Now that microfinance has proven its viability as a business model, besides its ability to reach out to a significant section of the population, who have been left out of the financial mainstream for years, the financial platform has emerged as a relevant and important catalyst for providing financial services to those who have been hitherto overlooked by former banking channels. While the Central government’s thrust on including almost every Indian within the ambit of banking has helped increase financial literacy, much still needs to be done, given the size of the land and its large population.

While microfinance has a crucial role to play in this, MFIs have already been helping to take formal credit support to rural people, particularly women.
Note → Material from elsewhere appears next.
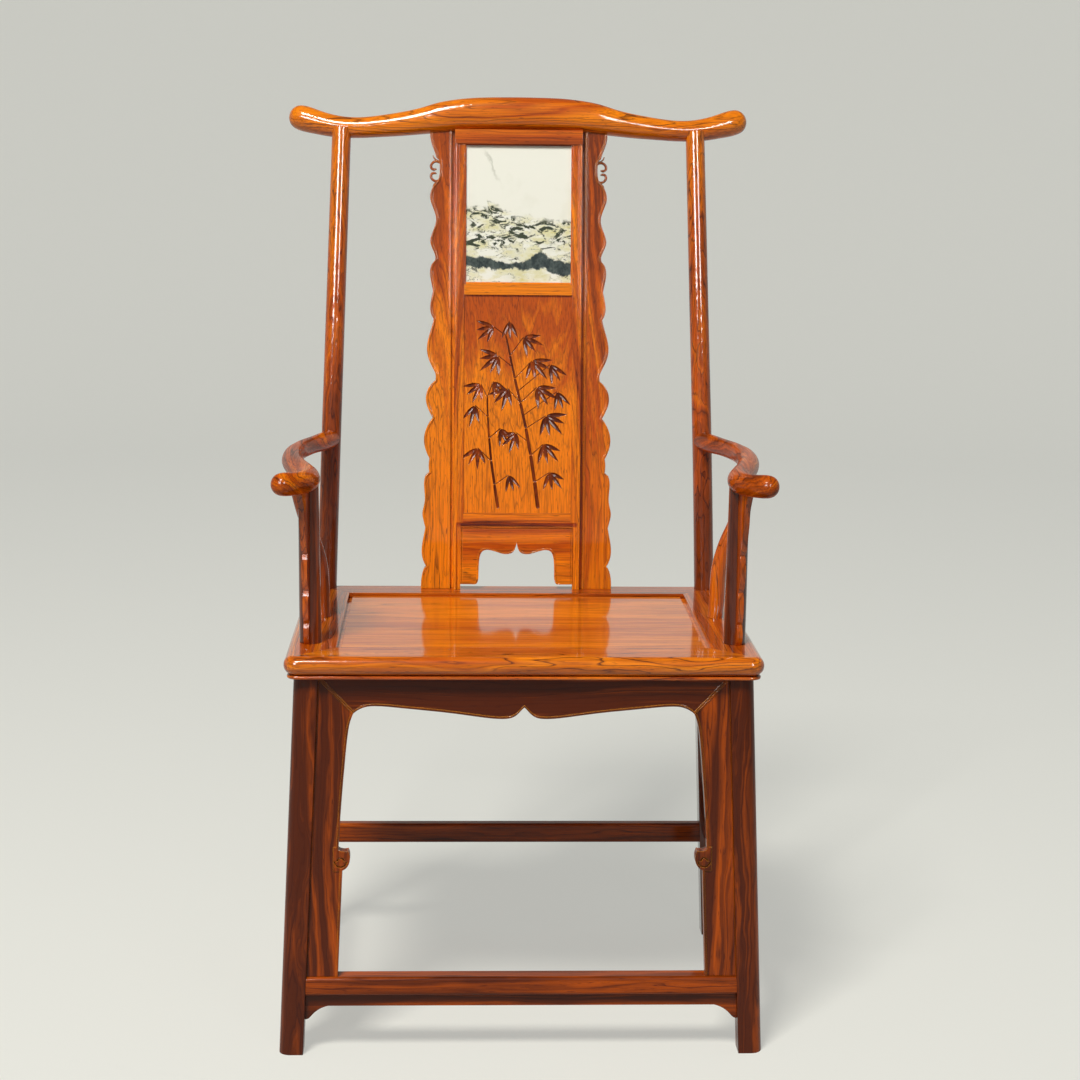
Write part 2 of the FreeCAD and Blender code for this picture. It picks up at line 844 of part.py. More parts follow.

In most cases, banks have tended to bypass this population for decades because of the inherent vulnerability of the customer base, with a number of risks involved, including natural calamities. MFIs, however, have addressed these risks head on and have reached households, which were hitherto deprived of a formal credit line. With MFIs mostly dealing with women, either with existing enterprise or with skills to launch their own enterprise, the rate of return is often much higher than even in formal banking channels.

Financial analysts believe that the key areas where MFIs should focus in order to have a stable and prudent growth of the overall sector is to continue playing its role as an agent of change by further pushing for financial inclusion, besides strengthening credit discipline and repayment, making more out of its operational costs through use of technology, and by strengthening its commitment towards self-regulation. Taking care of these issues, which are already being addressed by those in the sector, can lead to the inclusion of every Indian, who needs financial services. Instead of just resting on their laurels, MFIs should continue to take steps that would help them become a significant force within the financial sector, in the process helping the nation to decrease economic disparity and move towards further development.